Dann kommt dieser eine Tag, an dem Mira mal wieder gehen will. Die Sachen sind schon gepackt, Juli wird sie und die Kinder gleich abholen. Doch ein Anruf aus der Arztpraxis lässt unsere Hoffnung platzen: Erst ein Verdacht, dann bekommt sie die Krebsdiagnose. Mira bleibt – und während die Krankheit sie weiter einnimmt, versucht sie irgendwie, das kaputte Zuhause am Laufen zu halten, während Ottes wegen Diebstahls sein Job verliert und alles noch schlimmer wird, als es ohnehin schon ist. Immerhin: Christian bekommt die Chance, aufs Gymnasium zu kommen statt auf die Hauptschule wie sein Vater. Eine kleine Perspektive, für die Mira kämpft und später Juli, als Mira nicht mehr da ist und ein großer Streit entsteht, wo die Kinder nun bleiben und überhaupt, wie es weitergeht.
„Ein Mann seiner Klasse“ schockt und schreckt ab, schafft es aber auch immer wieder einen einzunehmen. Ottes ist eindeutig Täter: Was er seiner Familie antut, ist furchtbar. Aber wir sehen auch seine anderen Seiten: seine kindliche Begeisterung, seinen Charme, seine Energie, wenn gerade alles okay ist. Stellenweise sind wir sogar überrascht, wie cool er auf manche Dinge reagiert, wo wir zunächst Böses ahnen. Wir spüren, warum Mira und Christian nicht loslassen können von diesem Mann, obwohl er sie immer wieder enttäuscht und verletzt.

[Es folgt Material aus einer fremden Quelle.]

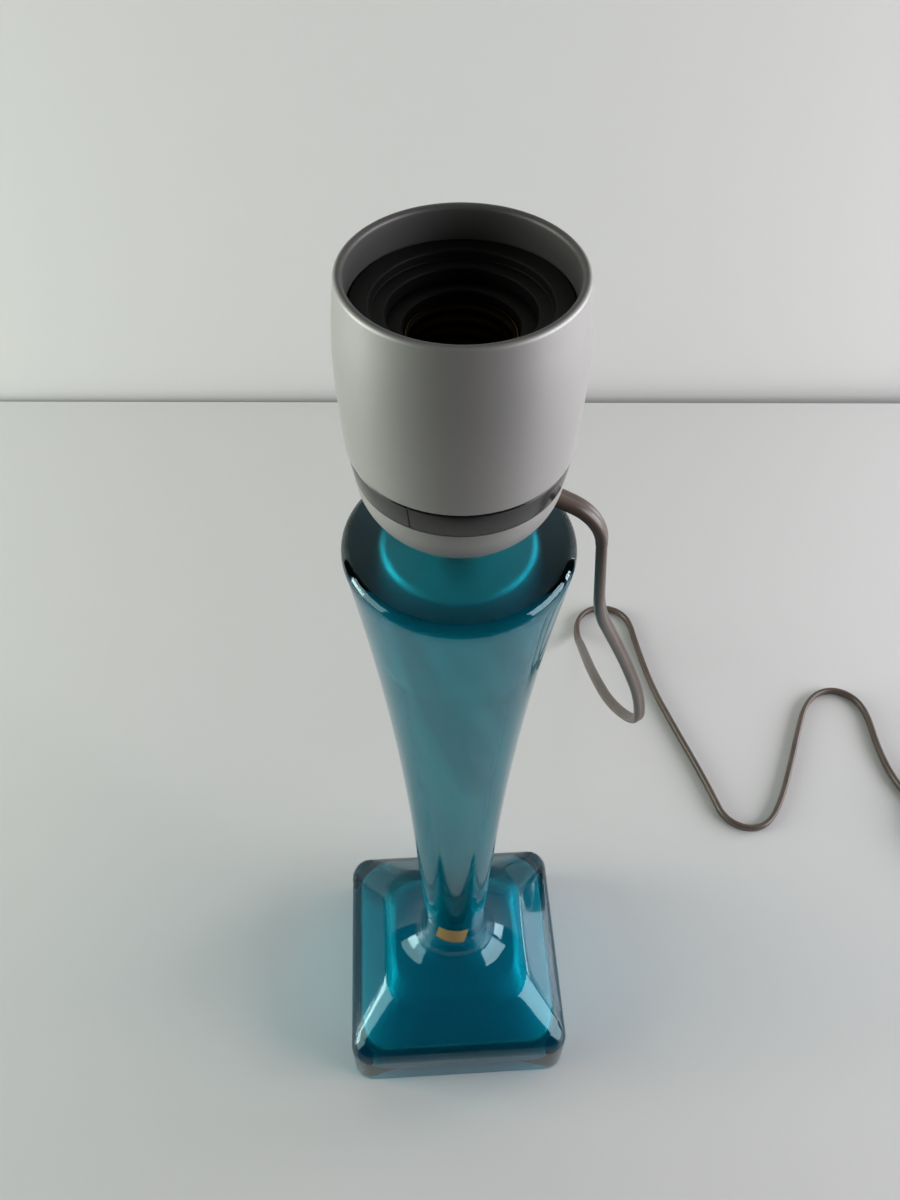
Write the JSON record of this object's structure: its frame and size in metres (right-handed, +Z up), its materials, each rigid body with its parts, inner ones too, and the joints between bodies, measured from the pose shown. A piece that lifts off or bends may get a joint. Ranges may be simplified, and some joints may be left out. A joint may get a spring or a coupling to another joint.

Und wir sehen, dass Ottes letztendlich Kindheitstraumata weitergibt.
Ein Film, der nichts besser macht, nicht viel erklärt, keine Lösungen gibt – aber uns zwingt hinzusehen. Er tut weh, hinterlässt aber auch Eindruck und Gedanken, die eine ganze Weile weiterrattern.
Marius Hanke
Deutschland 2024, Regie: Marc Brummund, Homevideostart: 01.10.2025, FSK: ab 12, Empfehlung: ab 16 Jahren, Laufzeit: 130 Min., Buch: Marc Brummund, Nicole Armbruster, nach dem Roman von Christian Baron, Musik: Christoph M. Kaiser, Julian Maas, Verleih: SWR, Besetzung: Camille Loup Moltzen (Christian), Leonard Kunz (Ottes), Mercedes Müller (Mira), Svenja Jung (Juli) u. a.